Got references for those claims?
Re: Re:
Here’s information about the 2B classification.
https://www.sciencebasedmedicine.org/are-cell-phones-a-possible-carcinogen-an-update-on-the-iarc-report/
http://www.wweek.com/portland/blog-27426-read_the_document_what_the_who_really_says_about_w.html
Canadian Government Sounds the Alarm
Canadian Parliament Committee Calls for Protection of Vulnerable Groups from Wireless Radiation Exposure
The witnesses discussed possible links between RF exposure and cancer, reproductive issues and autism. Concerns were raised about RF exposure in schools due to use of Wi-Fi; the need for RF exposure limits to protect vulnerable populations such as pregnant women, infants and children, and persons with electromagnetic hypersensitivity (EHS).

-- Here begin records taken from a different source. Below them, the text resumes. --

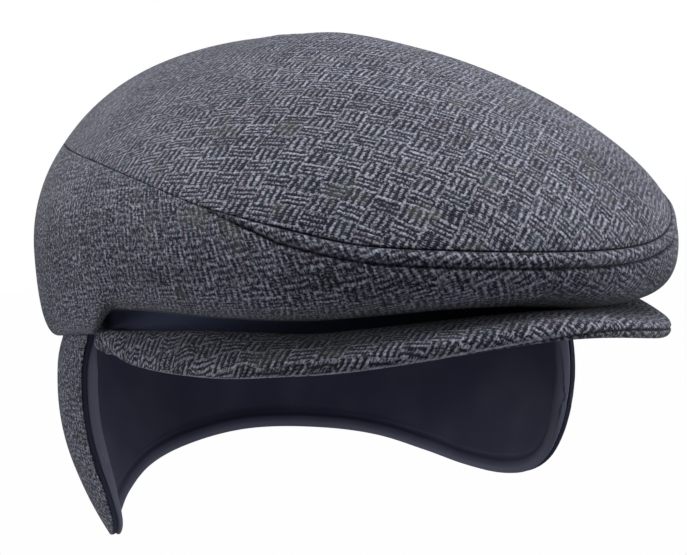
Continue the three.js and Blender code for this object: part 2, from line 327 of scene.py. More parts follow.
def tweed():
    cloth = Cloth("tweed")
    drift = cloth.noise(DRIFT_SCALE, 1.0, "Color")
    fray = cloth.noise(FRAY_SCALE, 2.0, "Color")
    where = cloth.moved(cloth.moved(cloth.flat, drift, DRIFT), fray, FRAY)
    u = cloth.axis(where, "X") / BLOCK_ROW
    v = cloth.axis(where, "Y") / BLOCK_COLUMN
    row, column = u.floor(), v.floor()
    odd = ((row + column) * 0.5).part() * 2
    from_row, from_column = (u.part() - 0.5).size(), (v.part() - 0.5).size()

    def block(first, second):
        """One value in every other block, and another in the blocks between."""
        return (1 - odd) * first + odd * second

    # The dark dashes, and the ridges of the threads under them.
    along_row = (0.5 - (u * ROW_DASHES).wave() * 0.5) * (1 - from_column.ramp(*ROW_DASH_ENDS))
    along_column = 0.5 + (from_column / COLUMN_DASH_PITCH).wave() * 0.5
    along_column = along_column * (1 - from_column.ramp(*COLUMN_DASH_SIDES))
    along_column = along_column * (1 - from_row.ramp(*COLUMN_DASH_ENDS))
    row_ridge, column_ridge = (u * ROW_THREADS).wave(), (v * COLUMN_THREADS).wave()
    bead = block(column_ridge, row_ridge)
    ridge = block(row_ridge, column_ridge * -1)

    # Fibres, streaks and patches, and a chance for each strand of yarn.
    fuzz = cloth.noise(FUZZ_SCALE, 3.0)
    streak = cloth.noise(STREAK_SCALE)
    speckle = cloth.noise(SPECKLE_SCALE)
    patch = cloth.noise(PATCH_SCALE)
    strand = block((u * ROW_DASHES + 0.5).floor(), (from_column * COLUMN_STRANDS).floor())
    yarn = cloth.chance(row, column, strand)
    tint = cloth.chance(column + 0.5, strand, row)

    # The nap hides the dashes, and leaves speckles.
    woven = block(along_row, along_column) + (fuzz - 0.5) * DASH_FUZZ + (streak - 0.5) * DASH_STREAK
    hidden = (cloth.mark("nap") + NAP_LEAST) * (NAP_EVEN + patch * NAP_PATCH)
    dash = woven.ramp(*DASH_EDGE) * (1 - hidden) + (1 - speckle.ramp(*SPECKLE_EDGE)) * hidden

    level = PALE_LEVEL + bead * BEAD_PALE + (streak - 0.5) * STREAK_PALE
    level = level + (yarn - 0.5) * YARN_PALE + (patch - 0.5) * PATCH_PALE
    ground = cloth.blend(fuzz.ramp(*FUZZ_EDGE) * (0.5 + patch), DARK_WOOL, NAP_WOOL)
    colour = cloth.blend((1 - dash) * level, ground, PALE_WOOL)
    olive = cloth.noise(OLIVE_SCALE, 1.0).ramp(*OLIVE_EDGE)
    colour = cloth.blend(olive * OLIVE_SHARE, colour, OLIVE_WOOL)
    colour = cloth.blend(tint.ramp(*TEAL_EDGE) * TINT_SHARE, colour, TEAL_WOOL)
    colour = cloth.blend((1 - tint).ramp(*ROSE_EDGE) * TINT_SHARE, colour, ROSE_WOOL)

    # The painted light mark is up to 1 where painted shade darkens a seam's groove or a folded edge, up
    # to 2 where painted shade fills the hollow over the peak, and below 0 where a painted highlight
    # lightens the peak's fuzzy edge.
    painted_light = cloth.mark("painted_light")
    shaded = painted_light * (PAINTED_SHADE_EVEN + streak.ramp(*PAINTED_SHADE_EDGE) * PAINTED_SHADE_STREAK)
    colour = cloth.blend(shaded, colour, PAINTED_SHADE_WOOL)
    colour = cloth.blend(painted_light - 1, colour, HOLLOW_SHADE_WOOL)
    colour = cloth.blend((painted_light * -1) * fuzz.ramp(*FUZZ_AND_HIGHLIGHT_EDGE), colour, FUZZ_AND_HIGHLIGHT_WOOL)

    height = (ridge * RIDGE_HEIGHT + bead * BEAD_HEIGHT) * (1 - hidden)
    height = height + fuzz * FUZZ_HEIGHT + streak * STREAK_HEIGHT
    return cloth.surface(colour, height, TWEED_FEEL)


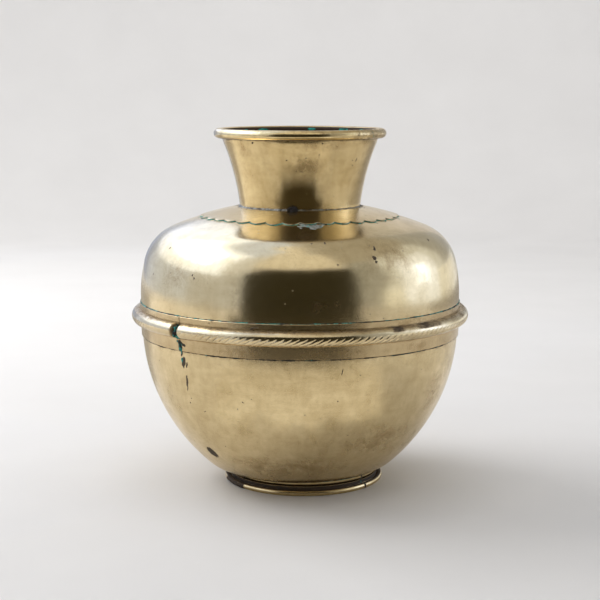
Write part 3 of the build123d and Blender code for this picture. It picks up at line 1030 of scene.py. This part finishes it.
def lip_centre():
    """The middle of the lip's roll."""
    start = neck_face(1.3)
    roll = trace((0.0, 0.0), 0.0, [bend(lip_wire_radius, -lip_roll_sweep)], 0.6)
    first = start[len(start) - len(roll)]
    return first[0] + lip_wire_radius, first[1]


def round_loop(centre, radius, sides):
    turns = [2 * pi * k / sides for k in range(sides)]
    return np.array([(centre[0] + radius * cos(t), centre[1] + radius * sin(t), cos(t), sin(t)) for t in turns])


lip_middle = lip_centre()
wire_loop = round_loop(lip_middle, lip_wire_radius - 0.2, 20)
lip_wire = ring("lip_iron_wire", lambda azimuth: wire_loop, 220, iron)


def scallop_edge(azimuth):
    """The flange's outer radius: lobes that bulge outwards and meet in cusps, cut by hand."""
    lobe = (azimuth / FULL_TURN + 1.0) * scallop_count
    which, share = int(lobe), lobe - int(lobe)
    wide = 0.5 + 0.06 * ripple(which, 0.0, 0.0, 1.37, 2.0)
    share = share ** (0.5 / wide)
    depth = scallop_depth * (0.92 + 0.35 * ripple(which, 0.0, 0.0, 1.73, 7.0))
    lift = 1 - abs(2 * share - 1) ** 2.1
    return flange_edge - scallop_depth + depth * lift - 0.3


def flange_loop(azimuth):
    inner, outer = neck_radius + 0.3, scallop_edge(azimuth)
    radii = np.linspace(inner, outer, 26)
    rows = []
    for radius in radii:
        r, z, out_r, out_z = crown_row(radius)
        rows.append((r + out_r * flange_sheet, z + out_z * flange_sheet, out_r, out_z))
    r, z, out_r, out_z = crown_row(outer)
    for share in (0.78, 0.45, 0.1):
        bulge = 0.22 * sin(pi * share)
        lift = flange_sheet * share
        rows.append((r + out_r * lift + bulge, z + out_z * lift, out_r, out_z))
    for radius in (outer - 0.2, (inner + outer) / 2, inner):
        r, z, out_r, out_z = crown_row(radius)
        rows.append((r - out_r * 0.08, z - out_z * 0.08, out_r, out_z))
    return np.array(rows)


def flange_marks(azimuth, r, z, index):
    past = 1 - smooth_step(0.4, 4.0, r - neck_radius - 1.0)
    rim = 1 - smooth_step(0.2, 1.2, scallop_edge(azimuth) - r)
    return {"grime": max(0.45 * past, 0.38 * rim), "green": 0.22 * rim}


flange = ring(
    "scalloped_neck_flange", flange_loop, scallop_count * 20, flange_brass,
    lambda x, y, z, index: hammering(x, y, z - 0.9), flange_marks, sharp=50.0,
)


def scallop_solder_loop(azimuth):
    """The thin uneven fillet of solder and green salts along the scallops."""
    edge = scallop_edge(azimuth)
    fat = 0.62 + 0.6 * ripple(azimuth, 0.0, 0.0, 5.0, 1.0) + 0.4 * ripple(azimuth, 0.0, 0.0, 1.6, 9.0)
    fat = max(0.25, fat)
    rows = []
    for radius, lift in ((edge - 0.5, -0.2), (edge - 0.3, 0.78), (edge + 0.45 * fat, 0.4), (edge + fat, -0.15)):
        r, z, out_r, out_z = crown_row(radius)
        rows.append((r + out_r * lift, z + out_z * lift, out_r, out_z))
    return np.array(rows)


scallop_seam = ring(
    "scallop_seam_solder", scallop_solder_loop, scallop_count * 30, seam_crust,
    lambda x, y, z, index: hammering(x, y, z - 0.5), lambda azimuth, r, z, index: {
        "green": 0.35 if azimuth < -5 else 0.1
    }, sharp=70.0,
)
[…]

Dr. Lennart Hardell MD, PhD
http://www.ncbi.nlm.nih.gov/pubmed/24192496
Based on the Hill criteria, glioma and acoustic neuroma should be considered to be caused by RF-EMF emissions from wireless phones and regarded as carcinogenic to humans, classifying it as group 1 according to the IARC classification. Current guidelines for exposure need to be urgently revised.
Dr. Dariusz Leszczynski MSc, DSc, PhD
https://betweenrockandhardplace.wordpress.com/2014/08/14/carcinogenicity-of-cell-phone-radiation-2b-or-not-2b/
In conclusion, I consider that currently the scientific evidence is sufficient to classify cell phone radiation as a probable human carcinogen – 2A category in IARC scale. Time will show whether ‘the probable’ will change into’ the certain’. However, it will take tens of years before issue is really resolved. In the mean time we should implement the Precautionary Principle. There is a serious reason for doing so.
Pilot Study – Klinghardt “Autism May be Linked to Electromagnetic Radiation Levels in Mother’s Bedroom During Pregnancy”
Re: Re:
And, not only electomagnetic radiation, but you forgot to mention the flouride in the public water supplies as a direct link to autism. And its not just what she drinks, but washes with also because it readily absorbs into the skin. Goes right through you, stopping indiscriminately at every blood gorged bodily function.
see no evidence, hear no evidence, say no evidence
OK, I don’t have references without looking hard for them, but I have read reports, some of them very convincing anecdotes regarding implants, some of them old research reports regarding old phones. The effects depend on the strength of the radiation. You can look for them yourself. But you won’t, if you don’t want to. That’s fine – it is part of freedom. But, to deny on that basis that there is any hard evidence of anything really irks me. I have too many times experienced and measured and proved to myself things that other people deny simply because they won’t consider the possibility enough to even look.
Yellow Journalism
Tumors have it that electromagnetic radiation does indeed alter dna and cause cancer. Four of my closest friends living in close proximity to cell towers and electric power supply stations and who relied heavily on wireless communications have died from brain tumors in North Canton, Ohio, USA. Gads of reports that cellular phones are causing tumors aren’t enough to even get the staunchest of the technology supporters to open their minds until its too late.. oops you have a tumor. “Its NOT a Tumor!” What kind of moron doesn’t accept the data that is scientifically proven that electromagnetism causes cancer, not only in mice (hundreds of thousands of them), but in all living tissue?
Re: Yellow Journalism
Four of my closest friends living in close proximity to cell towers and electric power supply stations and who relied heavily on wireless communications have died from brain tumors in North Canton, Ohio, USA.
That is way too small and non-random a sample to conclude anything.